/---
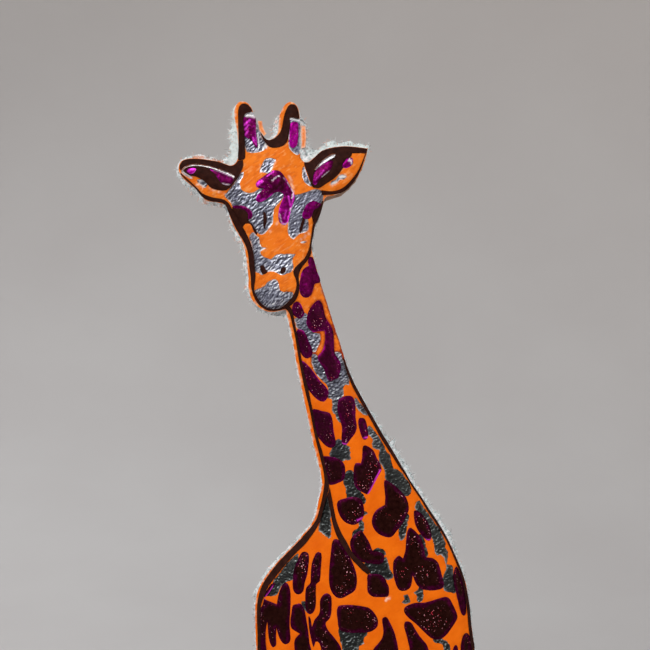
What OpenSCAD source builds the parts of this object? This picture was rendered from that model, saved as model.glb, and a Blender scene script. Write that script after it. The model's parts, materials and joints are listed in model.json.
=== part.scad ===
// Carved giraffe statue: two shaped boards on a plinth, faced with felt,
// silver foil, an orange skin with windows, purple foils and dark trim.
// Millimetres. X to the viewer's right, Y away from the viewer, Z up.
// Outlines are [x, z] points; a third value of 1 marks a sharp corner.

/* [Plinth] */
// Width of the plinth
plinth_w = 100; // [90:1:140]
// Depth of the plinth
plinth_d = 60; // [50:1:90]
// Height of the plinth's top above the table
plinth_top = 18; // [16:0.5:30]
// Width of the step round the plinth's top
plinth_step = 4; // [2:0.5:8]
// Corner radius of the plinth
plinth_corner = 8; // [4:0.5:14]
// Thickness of the felt pad under the plinth
pad_t = 1; // [0.8:0.1:3]

/* [Boards] */
// Thickness of the front board
front_t = 16; // [12:0.5:22]
// Thickness of the rear board
rear_t = 14; // [10:0.5:20]
// Distance from the boards' glue line to the middle of the plinth
glue_line = 3; // [0:0.5:6]
// Diameter of the dowels between the boards
dowel_d = 6; // [4:0.5:8]
// Length of those dowels
dowel_len = 20; // [12:1:24]
// Width of the tenon under each leg
tenon_w = 6; // [5:0.5:7]
// Depth of each tenon in the plinth
tenon_len = 10; // [6:0.5:12]
// Shank diameter of the leg screws
screw_d = 3; // [2.5:0.1:3.5]

/* [Facings] */
// Thickness of the white felt behind the facings
felt_t = 2.2; // [1:0.1:4]
// How far the felt stands out past the figure
felt_rim = 1.1; // [0.5:0.1:3]
// Radius of the felt in inside corners
felt_fill = 3; // [1:0.5:5]
// Thickness of the silver foil
foil_t = 0.3; // [0.2:0.1:0.8]
// Thickness of the orange skin
skin_t = 0.4; // [0.3:0.1:1.5]
// Thickness of the purple foils
purple_t = 0.4; // [0.2:0.1:0.6]
// Thickness of the dark trim
trim_t = 0.3; // [0.2:0.1:0.8]
// Width of the trim round the legs and belly
trim_w = 0.8; // [0.4:0.1:1.5]
// Straight steps between two outline points
arc_steps = 2; // [1:1:4]

/* [Hidden] */
front_face = glue_line - front_t;
felt_face = front_face - felt_t;
foil_face = felt_face - foil_t;
skin_face = foil_face - skin_t;
rear_back = glue_line + rear_t;
front_mid = glue_line - front_t / 2;
rear_mid = glue_line + rear_t / 2;
legs_front = [3, 21.6];
legs_rear = [-20.5, -8.4];
dowel_at = [[-8, 184], [10, 190], [2, 150]];
hoof_top = 27;
crop_top = 172.5;
gap = 0.1;
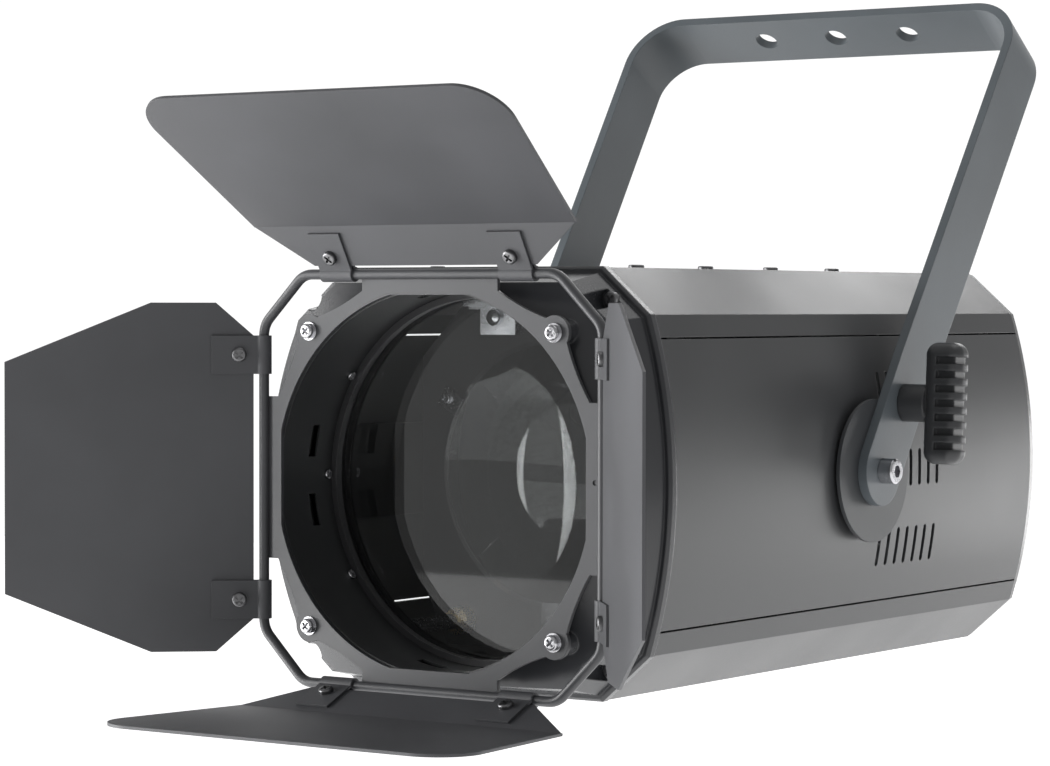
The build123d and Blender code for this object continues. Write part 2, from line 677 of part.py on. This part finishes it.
def carriage_bushings():
    """Flanged bushings that slide on the guide rods."""
    pieces = []
    for side in (-1, 1):
        x, z = side * GUIDE_ROD[0], GUIDE_ROD[1]
        bush = bar_y(x, z, BUSH_RADIUS, CARRIAGE_FRONT - 8, CARRIAGE_BACK + 10)
        bush += bar_y(x, z, BUSH_RADIUS + 2.5, CARRIAGE_BACK + 0.05, CARRIAGE_BACK + 2)
        pieces.append(bush - bar_y(x, z, GUIDE_ROD_RADIUS + RUNNING_GAP, 0, 300))
    return pieces


def screw_nut():
    """Flanged nut that the lead screw drives."""
    x, z = LEAD_SCREW
    nut = bar_y(x, z, NUT_RADIUS, CARRIAGE_FRONT - 3, CARRIAGE_BACK + 9)
    nut += bar_y(x, z, NUT_RADIUS + 3.5, CARRIAGE_BACK + 0.05, CARRIAGE_BACK + 3)
    return nut - bar_y(x, z, LEAD_SCREW_RADIUS + RUNNING_GAP, 0, 300)


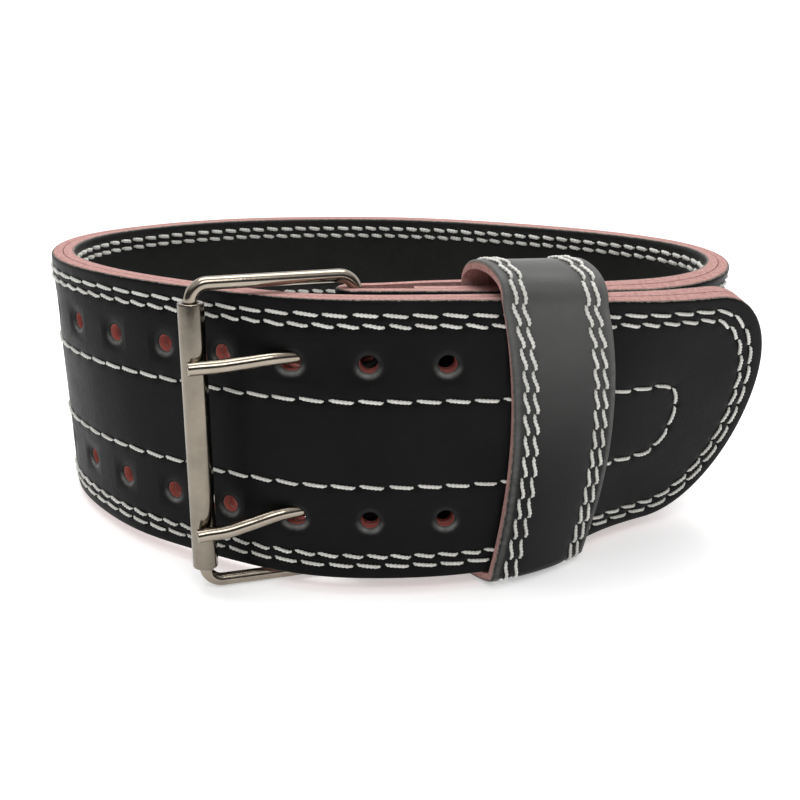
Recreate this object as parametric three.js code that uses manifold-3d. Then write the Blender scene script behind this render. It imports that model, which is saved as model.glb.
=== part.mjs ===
// Wide leather lifting belt, fastened, standing on its lower edge. Millimetres, Z up.
// The front with the buckle faces -Y. The strap is described as a flat strip:
// s runs along it from the tongue tip to the fold, h is height from its middle line,
// n is distance outward from the joint between the two leather layers.
import * as THREE from 'three';
import { mergeVertices } from 'three/addons/utils/BufferGeometryUtils.js';
import Module from 'manifold-3d';

const wasm = await Module();
wasm.setup();

// Strap
const strapHeight = 100;
const layerThickness = 4.45;
const fitGap = 0.3;
const tipLength = 33;
const tipRoundness = 2.1;
const tipStart = 0.2;
const tipStations = 12;
const sectionRows = 4;

// Ring that the strap runs in, across the spline handles of its middle line
const ringWidth = 260;
const ringDepth = 177;
const courseSteps = 1600;
const courseReach = 2;

// Fastening holes
const holeRadius = 3.5;
const holeCount = 11;
const holePitch = 25.8;
const holeRowHeight = 28;
const holeBoreRun = 1.5;
const pinnedHole = 3;
const pinnedHoleReach = 20.4;

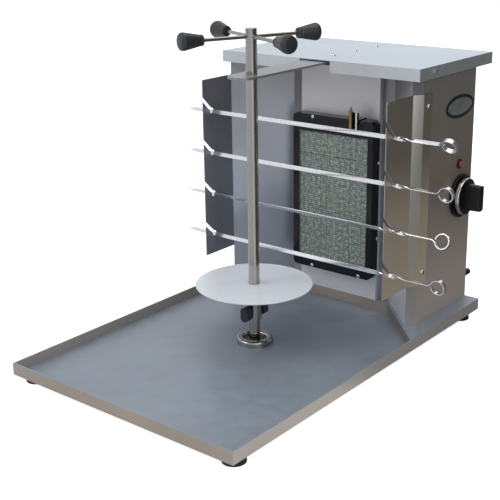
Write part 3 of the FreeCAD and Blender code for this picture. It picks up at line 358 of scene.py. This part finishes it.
\---
▸ The task: Your task is to extract exactly the lines starting at the line with "Recreate this object" and ending at the line with "const pinnedHoleReach = 20.4;", including both ends, and no other lines.

▸ Solution to the exercise:
Recreate this object as parametric three.js code that uses manifold-3d. Then write the Blender scene script behind this render. It imports that model, which is saved as model.glb.
=== part.mjs ===
// Wide leather lifting belt, fastened, standing on its lower edge. Millimetres, Z up.
// The front with the buckle faces -Y. The strap is described as a flat strip:
// s runs along it from the tongue tip to the fold, h is height from its middle line,
// n is distance outward from the joint between the two leather layers.
import * as THREE from 'three';
import { mergeVertices } from 'three/addons/utils/BufferGeometryUtils.js';
import Module from 'manifold-3d';

const wasm = await Module();
wasm.setup();

// Strap
const strapHeight = 100;
const layerThickness = 4.45;
const fitGap = 0.3;
const tipLength = 33;
const tipRoundness = 2.1;
const tipStart = 0.2;
const tipStations = 12;
const sectionRows = 4;

// Ring that the strap runs in, across the spline handles of its middle line
const ringWidth = 260;
const ringDepth = 177;
const courseSteps = 1600;
const courseReach = 2;

// Fastening holes
const holeRadius = 3.5;
const holeCount = 11;
const holePitch = 25.8;
const holeRowHeight = 28;
const holeBoreRun = 1.5;
const pinnedHole = 3;
const pinnedHoleReach = 20.4;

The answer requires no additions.